#### Aim:
All lines from the one with "const outward = (y)" through the one with "record = json.load(file)", and only those, are to be reproduced exactly, both ends included.

§ §

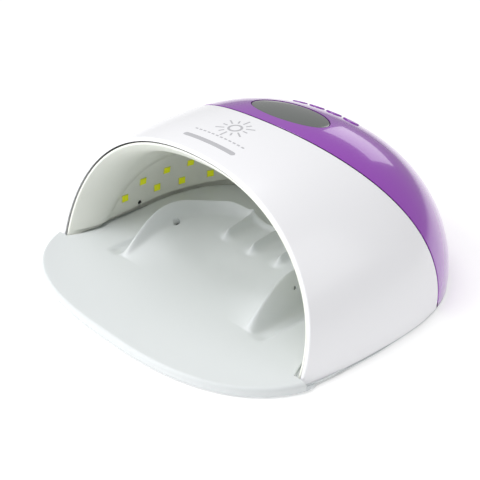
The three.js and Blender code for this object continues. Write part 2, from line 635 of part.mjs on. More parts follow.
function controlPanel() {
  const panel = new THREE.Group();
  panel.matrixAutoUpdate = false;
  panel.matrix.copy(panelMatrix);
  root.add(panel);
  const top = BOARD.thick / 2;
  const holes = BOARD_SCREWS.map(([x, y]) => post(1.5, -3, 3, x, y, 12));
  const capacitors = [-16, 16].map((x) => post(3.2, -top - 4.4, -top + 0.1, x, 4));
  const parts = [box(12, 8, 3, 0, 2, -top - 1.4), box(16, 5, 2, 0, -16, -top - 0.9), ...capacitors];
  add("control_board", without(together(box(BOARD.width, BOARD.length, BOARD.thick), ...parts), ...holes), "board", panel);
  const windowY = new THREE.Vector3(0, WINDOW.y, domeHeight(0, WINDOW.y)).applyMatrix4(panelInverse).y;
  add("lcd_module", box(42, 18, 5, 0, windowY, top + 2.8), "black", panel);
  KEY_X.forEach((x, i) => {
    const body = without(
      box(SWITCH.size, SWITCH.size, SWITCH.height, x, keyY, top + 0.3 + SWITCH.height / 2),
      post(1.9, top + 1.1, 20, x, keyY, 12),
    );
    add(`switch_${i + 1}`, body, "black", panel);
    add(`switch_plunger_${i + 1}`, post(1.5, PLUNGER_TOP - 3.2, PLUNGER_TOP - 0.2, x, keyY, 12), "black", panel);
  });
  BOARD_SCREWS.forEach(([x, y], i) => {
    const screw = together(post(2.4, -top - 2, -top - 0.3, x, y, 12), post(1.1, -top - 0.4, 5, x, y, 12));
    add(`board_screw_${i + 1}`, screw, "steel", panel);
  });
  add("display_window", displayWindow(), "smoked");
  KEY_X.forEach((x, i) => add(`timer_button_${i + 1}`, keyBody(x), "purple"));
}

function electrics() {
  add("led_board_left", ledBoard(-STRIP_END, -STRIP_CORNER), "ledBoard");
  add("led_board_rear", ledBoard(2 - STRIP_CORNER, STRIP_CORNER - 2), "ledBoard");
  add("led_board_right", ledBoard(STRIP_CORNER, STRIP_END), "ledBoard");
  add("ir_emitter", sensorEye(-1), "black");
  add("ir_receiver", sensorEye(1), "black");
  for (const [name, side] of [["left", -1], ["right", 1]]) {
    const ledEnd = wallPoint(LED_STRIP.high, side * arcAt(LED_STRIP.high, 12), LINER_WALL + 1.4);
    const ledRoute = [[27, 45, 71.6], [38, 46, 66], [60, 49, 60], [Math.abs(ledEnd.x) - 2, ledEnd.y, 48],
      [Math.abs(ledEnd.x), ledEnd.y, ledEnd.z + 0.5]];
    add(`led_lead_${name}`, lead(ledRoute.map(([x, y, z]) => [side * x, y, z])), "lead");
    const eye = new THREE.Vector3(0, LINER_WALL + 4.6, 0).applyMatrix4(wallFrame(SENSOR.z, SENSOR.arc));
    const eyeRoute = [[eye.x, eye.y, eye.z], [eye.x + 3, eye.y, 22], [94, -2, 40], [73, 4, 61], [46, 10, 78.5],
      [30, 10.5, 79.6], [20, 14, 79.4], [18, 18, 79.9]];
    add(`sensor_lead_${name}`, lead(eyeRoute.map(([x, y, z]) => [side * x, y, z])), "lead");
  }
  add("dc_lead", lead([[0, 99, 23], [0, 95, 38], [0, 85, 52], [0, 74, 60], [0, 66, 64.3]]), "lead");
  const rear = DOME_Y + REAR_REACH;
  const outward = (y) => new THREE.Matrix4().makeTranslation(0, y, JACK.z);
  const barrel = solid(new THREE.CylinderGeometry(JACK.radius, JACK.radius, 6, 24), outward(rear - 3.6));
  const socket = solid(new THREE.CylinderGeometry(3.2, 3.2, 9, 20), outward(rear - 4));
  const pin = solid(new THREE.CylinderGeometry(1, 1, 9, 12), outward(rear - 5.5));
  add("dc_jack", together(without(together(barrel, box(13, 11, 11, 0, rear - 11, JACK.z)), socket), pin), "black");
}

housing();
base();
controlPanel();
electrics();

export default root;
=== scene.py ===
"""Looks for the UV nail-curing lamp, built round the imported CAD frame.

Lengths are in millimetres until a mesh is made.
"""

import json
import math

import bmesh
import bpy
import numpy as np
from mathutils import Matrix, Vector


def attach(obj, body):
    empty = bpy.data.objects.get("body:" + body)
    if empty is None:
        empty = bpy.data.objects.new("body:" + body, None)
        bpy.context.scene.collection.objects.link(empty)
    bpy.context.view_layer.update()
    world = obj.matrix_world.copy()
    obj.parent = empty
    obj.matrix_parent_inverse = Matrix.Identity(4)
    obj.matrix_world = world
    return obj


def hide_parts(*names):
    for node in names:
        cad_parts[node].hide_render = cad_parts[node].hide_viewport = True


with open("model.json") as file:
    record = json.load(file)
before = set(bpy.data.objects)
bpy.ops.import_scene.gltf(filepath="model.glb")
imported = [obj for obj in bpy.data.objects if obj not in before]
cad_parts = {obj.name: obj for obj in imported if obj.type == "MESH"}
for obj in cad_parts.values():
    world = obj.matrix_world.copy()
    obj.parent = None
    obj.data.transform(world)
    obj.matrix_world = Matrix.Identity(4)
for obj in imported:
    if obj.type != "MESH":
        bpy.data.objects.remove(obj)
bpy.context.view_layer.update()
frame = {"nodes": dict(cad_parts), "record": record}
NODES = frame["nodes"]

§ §

#### Complete output:
  const outward = (y) => new THREE.Matrix4().makeTranslation(0, y, JACK.z);
  const barrel = solid(new THREE.CylinderGeometry(JACK.radius, JACK.radius, 6, 24), outward(rear - 3.6));
  const socket = solid(new THREE.CylinderGeometry(3.2, 3.2, 9, 20), outward(rear - 4));
  const pin = solid(new THREE.CylinderGeometry(1, 1, 9, 12), outward(rear - 5.5));
  add("dc_jack", together(without(together(barrel, box(13, 11, 11, 0, rear - 11, JACK.z)), socket), pin), "black");
}

housing();
base();
controlPanel();
electrics();

export default root;
=== scene.py ===
"""Looks for the UV nail-curing lamp, built round the imported CAD frame.

Lengths are in millimetres until a mesh is made.
"""

import json
import math

import bmesh
import bpy
import numpy as np
from mathutils import Matrix, Vector


def attach(obj, body):
    empty = bpy.data.objects.get("body:" + body)
    if empty is None:
        empty = bpy.data.objects.new("body:" + body, None)
        bpy.context.scene.collection.objects.link(empty)
    bpy.context.view_layer.update()
    world = obj.matrix_world.copy()
    obj.parent = empty
    obj.matrix_parent_inverse = Matrix.Identity(4)
    obj.matrix_world = world
    return obj


def hide_parts(*names):
    for node in names:
        cad_parts[node].hide_render = cad_parts[node].hide_viewport = True


with open("model.json") as file:
    record = json.load(file)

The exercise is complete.